Earlier quarters experienced volatility, particularly when the embedded segment faced inventory corrections.
Inventory corrections occur when customers temporarily reduce orders after building excess inventory in previous quarters.
This is common in semiconductor cycles.
Chip companies often experience swings due to:
- inventory adjustments
- capital spending cycles
- enterprise demand shifts
That is why semiconductor stocks are often more volatile than many other sectors.
To understand how broader economic conditions influence companies like AMD, see:
Related:
What Does Macro Mean in Investing?
Step 4: Net Income and EPS ~ What Shareholders Earned
Next we look at the bottom line.
AMD reported:
| Metric | Value |
|---|---|
| Net Income | $1.51 billion |
| Diluted EPS | $0.92 per share |
EPS (earnings per share) measures how much profit belongs to each share of stock.
For semiconductor companies like AMD or NVIDIA, EPS growth often drives long-term valuation expansion.
But investors should remember something important:
Strong earnings alone do not guarantee a rising stock price.
Markets react to expectations, not just results.
If expectations are extremely high, even strong results may not move the stock.
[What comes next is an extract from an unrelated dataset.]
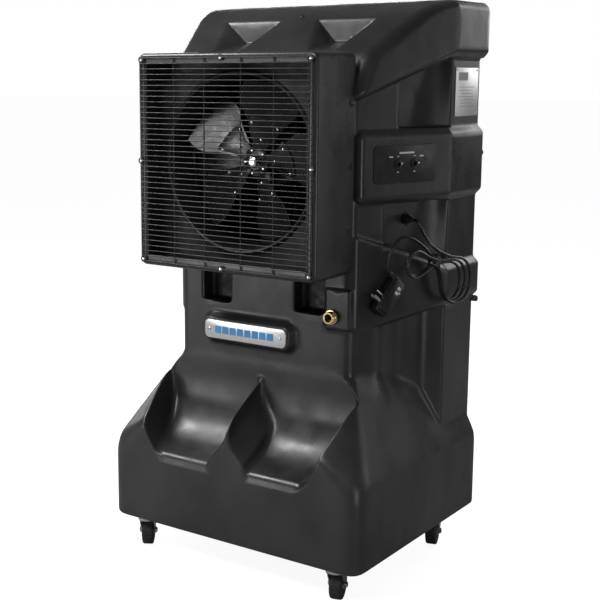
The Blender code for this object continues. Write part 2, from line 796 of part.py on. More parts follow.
def plug():
    """The plug's body with a ground-fault module, its two flat blades and its ground pin."""
    along = (PLUG_END - PLUG_TOP).normalized()
    outward = Vector((*ANGLE_OUT, 0))
    across = along.cross(outward)
    turn = Matrix((across, along, outward)).transposed().to_4x4()
    frame = Matrix.Translation(PLUG_TOP) @ turn
    length = (PLUG_END - PLUG_TOP).length
    half_width, blade_middle = 0.0215, length - 0.022
    low, high = (-half_width, 0, -0.013), (half_width, length, 0.013)
    body = box("gfci_plug", low, high, BLACK_RUBBER, 0.005, 2)
    neck_start = Vector((0.012, 0.007, 0.0))
    neck = frame.inverted() @ Vector(TAIL_ROUTE[-1]) - neck_start
    neck_tip = neck_start + neck.normalized() * (neck.length - 0.0009)
    join(body, rod("neck", 0.0095, neck_start, neck_tip, sides=16, end_radius=0.0055))
    for height in (-0.0075, 0.0050):
        low = (half_width - 0.004, blade_middle - 0.0035, height)
        join(body, box("blade", low, (half_width + 0.024, blade_middle + 0.0035, height + 0.0016)))
    pin_start = Vector((half_width - 0.004, blade_middle - 0.016, 0.0))
    join(body, rod("pin", 0.0024, pin_start, pin_start + Vector((0.026, 0, 0)), sides=10))
    body.data.transform(frame)


# ---------------------------------------------------------------- water system


def water_inlet():
    start = INLET + Vector((0, -GAP, 0))
    flange = rod("water_inlet", 0.0155, start, start + Vector((0, -0.006, 0)), BRASS, 24)
    join(
        flange,
        rod("spigot", INLET_RADIUS, start + Vector((0, -0.003, 0)), start + Vector((0, 0.022, 0)), sides=20),
        rod("nose", 0.0130, start + Vector((0, -0.004, 0)), start + Vector((0, -0.016, 0)), sides=24),
    )
    cut(flange, rod("bore", 0.0080, start + Vector((0, -0.03, 0)), start + Vector((0, 0.05, 0)), sides=16))


FLOAT_HINGE = Vector((0.150, 0.016, 0.255))


def float_valve():
    body = box("float_valve", (0.135, -0.0196, 0.246), (0.165, 0.008, 0.285), GREY_PLASTIC, 0.003, 1)
    for x in (0.138, 0.158):
        join(body, box("ear", (x, 0.004, 0.248), (x + 0.004, 0.022, 0.262)))
    arm = rod("float_arm", 0.003, FLOAT_HINGE, FLOAT_HINGE + Vector((0, 0.115, -0.050)), BRASS, 10)
    ball = bmesh.new()
    bmesh.ops.create_uvsphere(ball, u_segments=16, v_segments=10, radius=0.032)
    bmesh.ops.translate(ball, vec=FLOAT_HINGE + Vector((0, 0.125, -0.056)), verts=ball.verts)
    knuckle = rod("knuckle", 0.0055, FLOAT_HINGE - Vector((0.0068, 0, 0)), FLOAT_HINGE + Vector((0.0068, 0, 0)), sides=12)
    join(arm, from_bmesh("ball", ball), knuckle)
    pivot(arm, FLOAT_HINGE)
    hose = (
        (INLET.x, INLET.y + 0.022, INLET.z),
        (INLET.x, INLET.y + 0.035, INLET.z),
        (0.203, -0.095, 0.648),
        (0.190, -0.045, 0.600),
        (0.165, -0.008, 0.500),
        (0.152, -0.006, 0.380),
        (0.150, -0.006, 0.310),
        (0.150, -0.006, 0.2855),
    )
    tube("inlet_hose", smooth_route(hose, 0.03), 0.0055, BLACK_RUBBER)


PUMP = Vector((-0.120, 0.110, BASE_BOTTOM + WALL + GAP))
RISER_Y = 0.178


def pump():
    foot = PUMP.z
    strainer = box(
        "pump_strainer", (PUMP.x - 0.050, PUMP.y - 0.042, foot), (PUMP.x + 0.050, PUMP.y + 0.042, foot + 0.030), GREY_PLASTIC, 0.008, 2, along=2
    )
    body = box(
        "pump_body",
        (PUMP.x - 0.040, PUMP.y - 0.034, foot + 0.030 + GAP),
        (PUMP.x + 0.040, PUMP.y + 0.034, foot + 0.095),
        BLACK_PAINT,
        0.006,
        2,
    )
    outlet_top = foot + 0.112
    join(body, rod("outlet", 0.011, (PUMP.x, PUMP.y, foot + 0.090), (PUMP.x, PUMP.y, outlet_top), sides=16))
    riser = (
        (PUMP.x, PUMP.y, outlet_top + GAP),
        (PUMP.x, PUMP.y, outlet_top + 0.030),
        (PUMP.x, 0.150, 0.360),
        (PUMP.x, RISER_Y, 0.480),
        (PUMP.x, RISER_Y, 0.900),
        (PUMP.x, RISER_Y, 1.270),
        (PUMP.x, RISER_Y + 0.014, 1.302),
        (PUMP.x, 0.2150, 1.312),
        (PUMP.x, 0.2293, 1.312),
    )
    tube("riser_pipe", smooth_route(riser, 0.05), 0.0075, GREY_PLASTIC)
    pipe = (0.240, 1.312)
    tube("distribution_pipe", [(-0.292, *pipe), (0.292, *pipe)], 0.010, GREY_PLASTIC)
    return strainer


def pads():
    count = 3
    width = 2 * PAD_X / count
    for number, name in enumerate(("pad_right", "pad_middle", "pad_left")):
        left = -PAD_X + number * width
        box(name, (left + GAP, PAD_FRONT, PAD_LOW), (left + width - GAP, PAD_REAR, PAD_HIGH), PADDING)


FRAME_FRONT, FRAME_REAR = 0.2945, 0.3130


def pad_frame():
    x, low, high = BAY_X - 0.002, 0.455, 1.332
    frame = box("pad_frame", (-x, FRAME_FRONT, low), (x, FRAME_REAR, high), BLACK_PAINT)
    rim, mullion = 0.030, 0.010
    for z in (low + rim, (low + high) / 2 + mullion):
        top = z + (high - low) / 2 - rim - mullion
        for edge in (-x + rim, mullion):
            cut(frame, box("light", (edge, 0.28, z), (edge + x - rim - mullion, 0.33, top)))
    buttons = {"lower": 0.650, "upper": 1.030}
    for side, word in ((1, "right"), (-1, "left")):
        for level, z in buttons.items():
            centre = Vector((side * 0.326, REAR + GAP, z))
            low_corner = centre + Vector((-0.0345, 0, -0.008))
            button = box("button", low_corner, centre + Vector((0.0345, 0.003, 0.008)), ZINC, 0.005, 2, along=1)
            head_start, head_end = centre + Vector((0, 0.002, 0)), Vector((centre.x, -FRONT, z))
            join(button, rod("head", 0.007, head_start, head_end, sides=12))
            button.name = f"turn_button_{level}_{word}"
            pivot(button, centre)


def drain_cap():
    cap_piece = rod("drain_cap", 0.020, (0.24, REAR + GAP, 0.125), (0.24, REAR + 0.0055, 0.125), BLACK_RUBBER, 24)
    join(cap_piece, rod("plug", 0.0120, (0.24, REAR - 0.020, 0.125), (0.24, REAR + 0.003, 0.125), sides=20))


# ---------------------------------------------------------------- plates, casters


def plates():
    outline = rounded_rectangle(NAMEPLATE_LOW, NAMEPLATE_HIGH, 0.010, 3)
    prism("nameplate", outline, BOSS_FRONT - 0.003, BOSS_FRONT - GAP, "Y", STEEL)
    label = rounded_rectangle((0.1715, 1.123), (0.2985, 1.241), 0.006, 2)
    face = ANGLE_REAR.x + GAP
    prism("rating_plate", label, face, face + 0.0015, "X", WHITE_LABEL)


def caster(name, x, y, heading):
    """A plate, a swivel fork, an axle and a wheel; the wheel trails behind the swivel."""
    swivel = empty(f"caster_{name}_swivel", (x, y, BASE_BOTTOM - 0.010))
    turn = Matrix.Translation((x, y, 0)) @ Matrix.Rotation(math.radians(heading), 4, "Z")
    plate_top = BASE_BOTTOM - GAP
    plate = box("plate", (x - 0.030, y - 0.024, plate_top - 0.003), (x + 0.030, y + 0.024, plate_top), ZINC, 0.006, 2, along=2)
    plate.name = f"caster_{name}_plate"
    top = plate_top - 0.003 - GAP
    fork = rod("fork", 0.023, (0, 0, top - 0.008), (0, 0, top), ZINC, 24)
    leg_inner, leg_wall = WHEEL_WIDTH / 2 + 0.002, 0.002
    bridge_low = 2 * WHEEL_RADIUS + 0.002
    reach = leg_inner + leg_wall
    bridge = box("bridge", (-0.014, -reach, bridge_low), (CASTER_TRAIL + 0.010, reach, top - 0.004))
    join(fork, bridge)
    for side in (-1, 1):
        outline = [(-0.012, bridge_low + 0.004), (CASTER_TRAIL + 0.009, bridge_low + 0.004)]
        outline += arc((CASTER_TRAIL, WHEEL_RADIUS), 0.009, 0, -180, 6)
        low, high = sorted((side * leg_inner, side * (leg_inner + leg_wall)))
        join(fork, prism("leg", outline, low, high, "Y"))
    axle_radius = 0.004
    cut(fork, rod("axle_hole", axle_radius + GAP, (CASTER_TRAIL, -0.05, WHEEL_RADIUS), (CASTER_TRAIL, 0.05, WHEEL_RADIUS), sides=14))
    axle = rod("axle", axle_radius, (CASTER_TRAIL, -reach - 0.005, WHEEL_RADIUS), (CASTER_TRAIL, reach + 0.005, WHEEL_RADIUS), ZINC, 12)
    for side in (-1, 1):
        start, end = side * (reach + GAP), side * (reach + 0.004)
        join(axle, rod("nut", 0.0075, (CASTER_TRAIL, start, WHEEL_RADIUS), (CASTER_TRAIL, end, WHEEL_RADIUS), sides=6))
    half = WHEEL_WIDTH / 2
    bore, shoulder, chamfer = axle_radius + 0.0006, WHEEL_RADIUS - 0.0015, WHEEL_RADIUS - 0.010
    tread = [(bore, -half), (bore, half), (chamfer, half), (shoulder, half - 0.002)]
    tread += [(WHEEL_RADIUS, half - 0.005), (WHEEL_RADIUS, -half + 0.005)]
    tread += [(shoulder, -half + 0.002), (chamfer, -half)]
    wheel = turned("wheel", tread[::-1], (CASTER_TRAIL, 0, WHEEL_RADIUS), (0, 1, 0), BLACK_RUBBER, 24)
    hub_point = turn @ Vector((CASTER_TRAIL, 0, WHEEL_RADIUS))
    for piece, word, origin in ((fork, "fork", swivel.location), (axle, "axle", hub_point), (wheel, "wheel", hub_point)):
        piece.data.transform(turn)
        piece.name = f"caster_{name}_{word}"
        pivot(piece, origin, swivel)


# ---------------------------------------------------------------- assembly

housing()
fan_cowl()
venturi_panel()
fan_guard()
fan_rotor()
motor()
control_panel()
gland()
cord()
plug()
tube("cord_lead", smooth_route(LEAD_ROUTE, 0.016), CORD_RADIUS, BLACK_RUBBER)
tube("cord_tail", smooth_route(TAIL_ROUTE, 0.016), CORD_RADIUS, BLACK_RUBBER)
water_inlet()
float_valve()
pump()
pads()
pad_frame()
drain_cap()
plates()
for caster_name, caster_place in CASTERS.items():
    caster(caster_name, *caster_place)
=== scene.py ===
"""Looks of the portable evaporative cooler: its moulded housing, fan, guard, cord and trim.

Metres, +Z up, the fan blows towards -Y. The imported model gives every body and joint; this script
adds the visible surfaces, their materials, the light and the camera.
"""

import json
import math

import bmesh
import bpy
import numpy as np
import openvdb
from mathutils import Matrix, Vector


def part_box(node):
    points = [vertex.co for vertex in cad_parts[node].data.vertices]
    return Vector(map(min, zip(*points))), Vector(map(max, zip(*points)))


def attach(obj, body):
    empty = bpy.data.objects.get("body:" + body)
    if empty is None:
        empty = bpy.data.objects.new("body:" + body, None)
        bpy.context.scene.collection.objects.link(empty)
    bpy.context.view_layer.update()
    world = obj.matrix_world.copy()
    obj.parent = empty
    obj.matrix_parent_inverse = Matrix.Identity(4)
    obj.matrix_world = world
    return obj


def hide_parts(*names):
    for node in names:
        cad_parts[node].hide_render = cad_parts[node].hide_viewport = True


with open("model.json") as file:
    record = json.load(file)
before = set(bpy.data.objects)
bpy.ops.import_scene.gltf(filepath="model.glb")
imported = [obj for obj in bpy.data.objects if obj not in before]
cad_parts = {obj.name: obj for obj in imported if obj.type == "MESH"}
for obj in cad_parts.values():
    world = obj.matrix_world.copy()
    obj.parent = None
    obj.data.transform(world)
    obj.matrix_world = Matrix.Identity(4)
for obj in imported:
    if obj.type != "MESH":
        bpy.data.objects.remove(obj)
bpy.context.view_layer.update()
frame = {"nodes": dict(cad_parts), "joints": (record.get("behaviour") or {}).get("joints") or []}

SCENE = bpy.context.scene
SIDES = (1, -1)
FRONTWARDS = (0, -1, 0)
# A frame that faces the front: x to the right, y up, z out of it
FACING_FRONT = Matrix(((1, 0, 0, 0), (0, 0, -1, 0), (0, 1, 0, 0), (0, 0, 0, 1)))
VOXEL = 0.003
BAND = 4 * VOXEL  # distances past this are all alike in a volume
HOUSING_TRIANGLES = 190000

# Sizes that the CAD model fixes
REAR = 0.3135
HEIGHT = 1.402
COLUMN_FRONT = -0.1535
ANGLE_FRONT = Vector((0.254, -0.140))
ANGLE_REAR = Vector((0.346, 0.133))
ALONG = (ANGLE_REAR - ANGLE_FRONT).normalized()
OUT = Vector((ALONG.y, -ALONG.x))
BELT = 0.015
POCKET_DEPTH = 0.042
RECESS_DEPTH = 0.042
FAN = Vector((0.0, -0.184, 1.019))
COWL_FRONT, COWL_HALF = -0.3135, 0.255
GUARD_Y = -0.318
VENTURI_Y, RING_RADIUS = -0.2535, 0.2045


# ---------------------------------------------------------------- materials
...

This explains a common investor confusion:
Related:
Why Stock Prices Don’t Move After Earnings
Step 5: What Actually Matters in AMD’s Earnings?
Instead of reacting emotionally, we summarize calmly.
From AMD’s Q4 report we observe:
- Revenue is growing
- Gross margins are improving
- Operating income is recovering
- Net income remains stable
- Data Center demand is driving expansion
Now we ask better questions:
- Is AI infrastructure demand sustainable?
- Will data center growth continue?
- Are margins expanding or stabilizing?
- How sensitive is AMD to macro cycles?
This is analysis.
Not hype.
Step 6: What Did AMD Guide For Next Quarter?
After reviewing past performance, investors always examine guidance.
AMD provided the following outlook for Q1 2026.
AMD Q1 2026 Guidance
| Metric | Guidance |
|---|---|
| Revenue | ~$9.8B (±$300M) |
| YoY Growth | ~+32% |
| Sequential Change | ~−5% vs Q4 2025 |
| Gross Margin | ~55% |
At first glance, the 5% sequential decline might appear concerning.
But this decline is mostly seasonal.
Many semiconductor companies experience slightly weaker revenue in the first quarter after strong holiday demand.
More importantly:
Revenue still represents ~32% year-over-year growth, indicating continued expansion.
AMD also noted that guidance includes roughly $100 million in China-restricted chip sales, reflecting regulatory constraints affecting AI chip exports.
This shows how geopolitics can influence semiconductor demand.
Understanding how companies guide future performance is critical.
Related:
Earnings Guidance Explained: How Companies Signal Future Growth
The Math: Why Guidance Changes Valuation
Guidance directly affects how analysts calculate valuation metrics.
One of the most important metrics investors use is the Forward Price-to-Earnings ratio (Forward P/E).
Forward P/E = Current Stock Price ÷ Expected Earnings Per Share
When companies raise earnings guidance:
- Expected earnings increase
- The denominator rises
- Forward P/E falls
This makes the stock appear cheaper relative to future profits, even if the share price hasn’t changed yet.
That is why stocks often move immediately after guidance increases.
The market adjusts prices to reflect new earnings expectations.
Why Semiconductor Earnings Are Different
Semiconductor companies operate in a uniquely volatile industry.
They are:
- capital intensive
- cyclical
- dependent on enterprise spending
- sensitive to macroeconomic conditions
When technology investment rises such as the current AI infrastructure expansion semiconductor revenue can grow rapidly.
But when spending slows, demand can fall just as quickly.
Understanding this dynamic helps investors avoid emotional reactions to short-term volatility.
What a Calm Investor Concludes
After reviewing AMD’s earnings, a disciplined investor does not rush to predict the stock price.
Instead, we conclude:
- The business is expanding
- Data center demand is strong
- Margins are healthy
- Profitability is improving
- Semiconductor demand remains cyclical
That is enough.
You don’t need certainty.
You need clarity.
Final Thoughts
Reading a real semiconductor earnings report like AMD’s teaches an important lesson.
Earnings reports are structured information, not trading signals.
When you analyze:
- revenue trends
- margin direction
- segment performance
- profitability stability
- industry context
you move from reacting to understanding.
And once you understand how semiconductor companies actually earn money through chip design, manufacturing, and equipment supply earnings reports become much clearer.
Related:
How Semiconductor Companies Make Money: Beginner Guide to Chip Business Models
That is where long-term investing begins.
FAQs
Why do semiconductor stocks react strongly to earnings?
Because semiconductor demand is cyclical and closely tied to technology investment trends such as AI infrastructure.
What was AMD’s revenue in Q4 2025?
AMD reported $10.27 billion in revenue, representing about 11% growth year-over-year.
Which AMD segment grew the fastest?
The Gaming segment grew fastest (+50%), but the Data Center segment is the largest and second fastest growing, making it the most important driver of AMD’s future growth.
Why does guidance matter more than earnings?
Because markets price companies based on future expected earnings, not past performance.